Print the data exactly, leaving nothing out.

--------------------------------

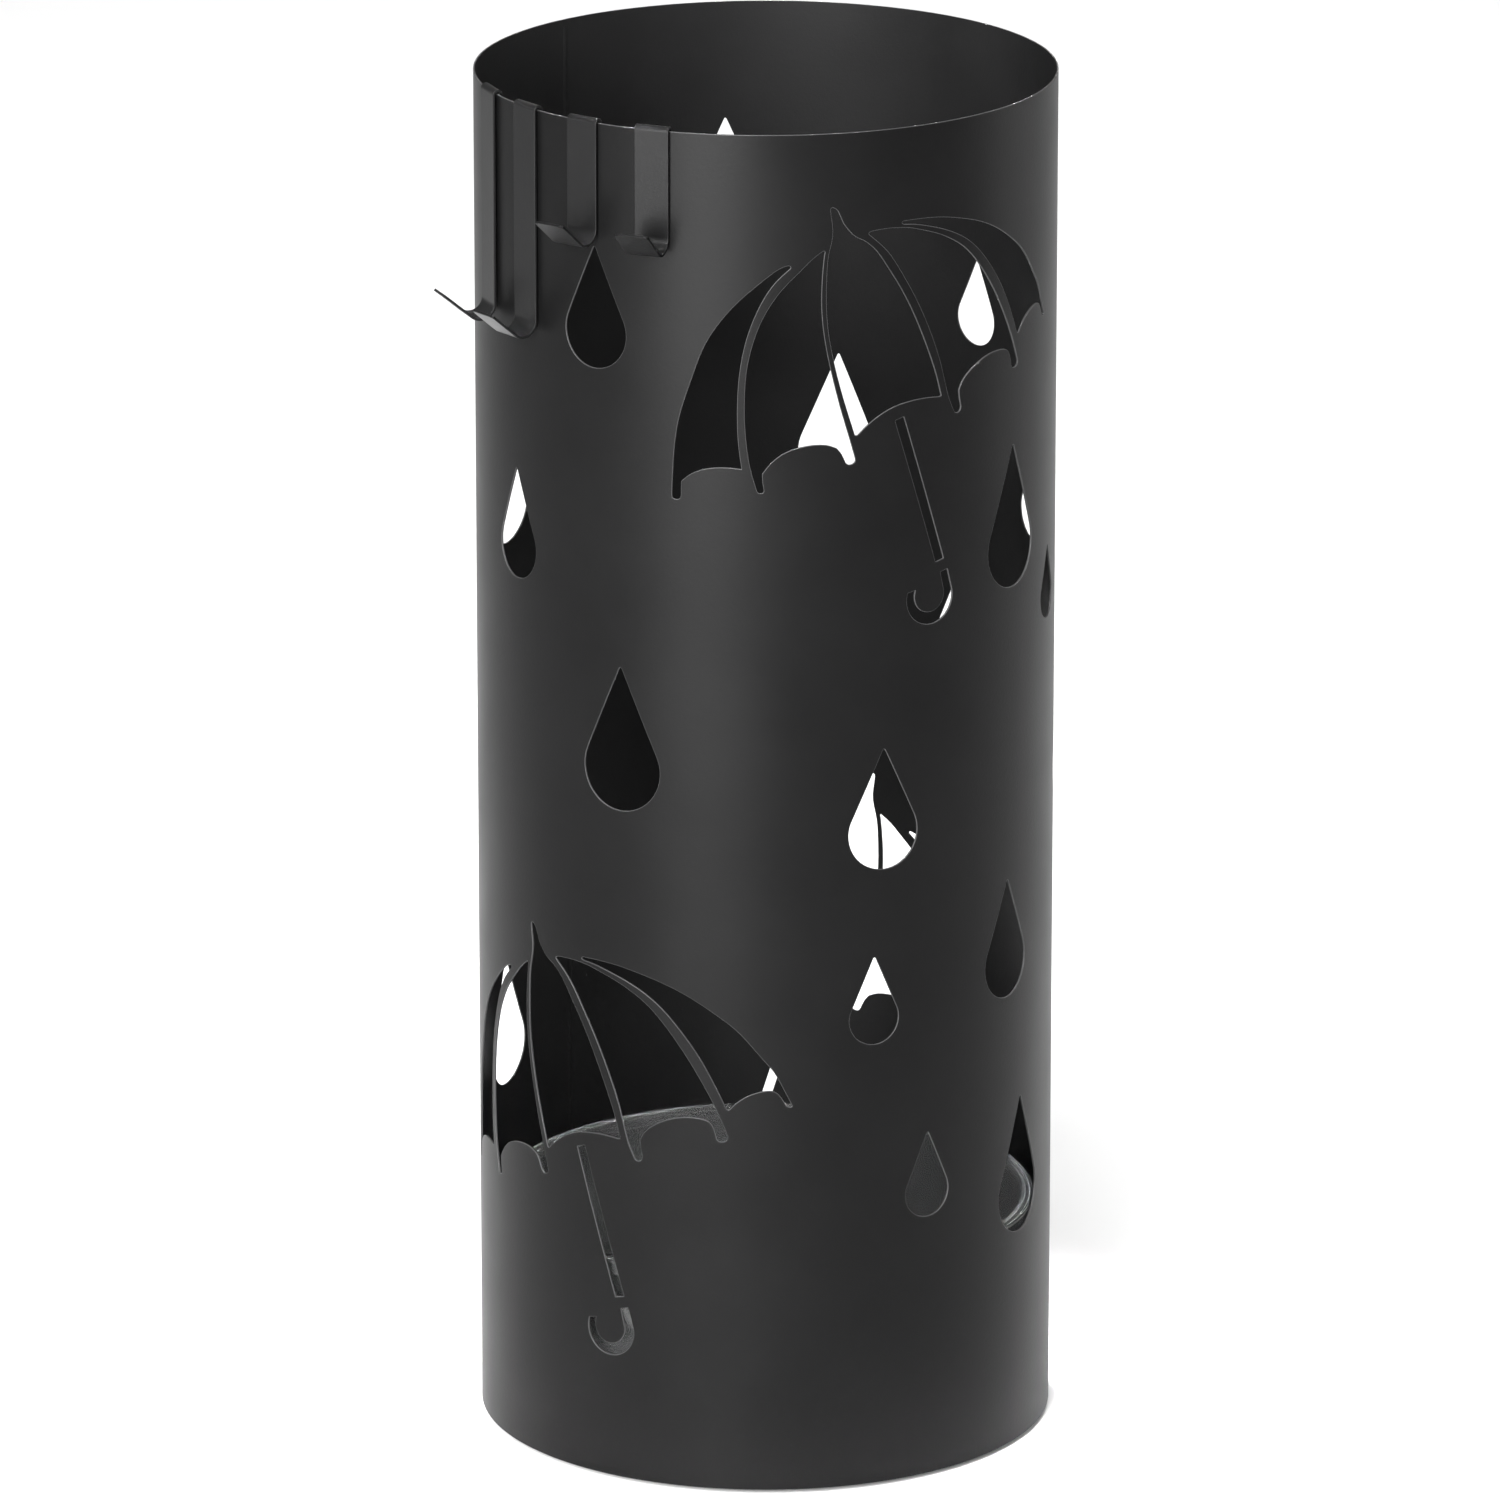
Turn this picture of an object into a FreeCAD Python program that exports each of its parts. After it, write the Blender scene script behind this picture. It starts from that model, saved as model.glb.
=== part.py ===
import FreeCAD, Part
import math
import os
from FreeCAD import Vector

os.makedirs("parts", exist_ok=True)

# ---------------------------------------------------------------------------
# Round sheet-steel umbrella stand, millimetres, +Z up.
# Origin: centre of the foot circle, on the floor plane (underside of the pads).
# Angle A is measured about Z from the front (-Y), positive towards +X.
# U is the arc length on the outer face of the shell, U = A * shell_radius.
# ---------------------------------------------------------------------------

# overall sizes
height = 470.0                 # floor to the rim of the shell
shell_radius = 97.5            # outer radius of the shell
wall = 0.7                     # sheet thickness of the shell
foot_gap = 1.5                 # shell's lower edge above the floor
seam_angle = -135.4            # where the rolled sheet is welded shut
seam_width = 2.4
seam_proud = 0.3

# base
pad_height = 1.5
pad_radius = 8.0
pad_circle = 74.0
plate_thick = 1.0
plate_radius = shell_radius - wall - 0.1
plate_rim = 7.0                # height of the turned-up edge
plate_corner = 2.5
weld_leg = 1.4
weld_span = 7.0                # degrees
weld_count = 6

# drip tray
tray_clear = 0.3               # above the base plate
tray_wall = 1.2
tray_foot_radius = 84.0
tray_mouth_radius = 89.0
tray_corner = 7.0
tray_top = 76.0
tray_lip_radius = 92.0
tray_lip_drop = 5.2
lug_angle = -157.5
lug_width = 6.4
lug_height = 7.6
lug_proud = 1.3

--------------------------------

== Result below ==
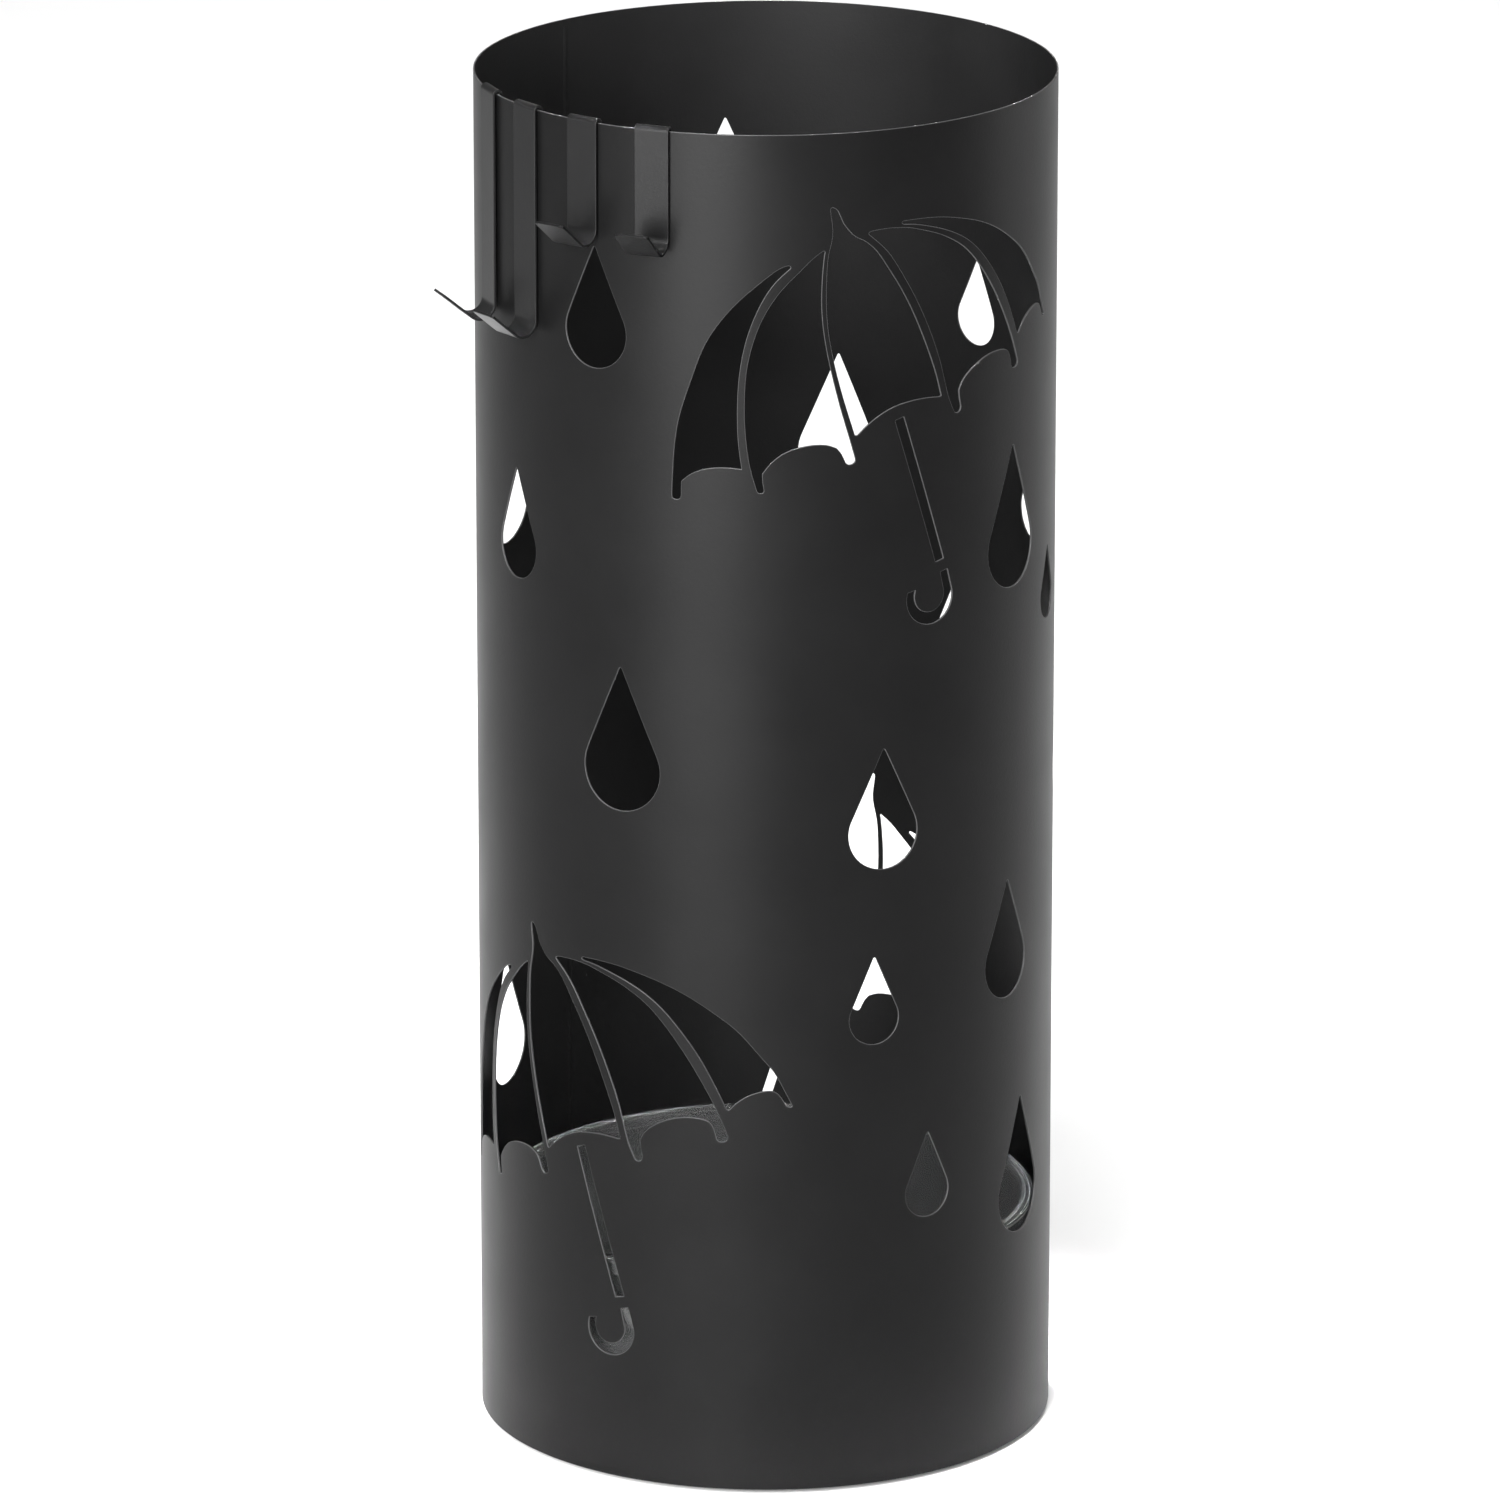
Turn this picture of an object into a FreeCAD Python program that exports each of its parts. After it, write the Blender scene script behind this picture. It starts from that model, saved as model.glb.
=== part.py ===
import FreeCAD, Part
import math
import os
from FreeCAD import Vector

os.makedirs("parts", exist_ok=True)

# ---------------------------------------------------------------------------
# Round sheet-steel umbrella stand, millimetres, +Z up.
# Origin: centre of the foot circle, on the floor plane (underside of the pads).
# Angle A is measured about Z from the front (-Y), positive towards +X.
# U is the arc length on the outer face of the shell, U = A * shell_radius.
# ---------------------------------------------------------------------------

# overall sizes
height = 470.0                 # floor to the rim of the shell
shell_radius = 97.5            # outer radius of the shell
wall = 0.7                     # sheet thickness of the shell
foot_gap = 1.5                 # shell's lower edge above the floor
seam_angle = -135.4            # where the rolled sheet is welded shut
seam_width = 2.4
seam_proud = 0.3

# base
pad_height = 1.5
pad_radius = 8.0
pad_circle = 74.0
plate_thick = 1.0
plate_radius = shell_radius - wall - 0.1
plate_rim = 7.0                # height of the turned-up edge
plate_corner = 2.5
weld_leg = 1.4
weld_span = 7.0                # degrees
weld_count = 6

# drip tray
tray_clear = 0.3               # above the base plate
tray_wall = 1.2
tray_foot_radius = 84.0
tray_mouth_radius = 89.0
tray_corner = 7.0
tray_top = 76.0
tray_lip_radius = 92.0
tray_lip_drop = 5.2
lug_angle = -157.5
lug_width = 6.4
lug_height = 7.6
lug_proud = 1.3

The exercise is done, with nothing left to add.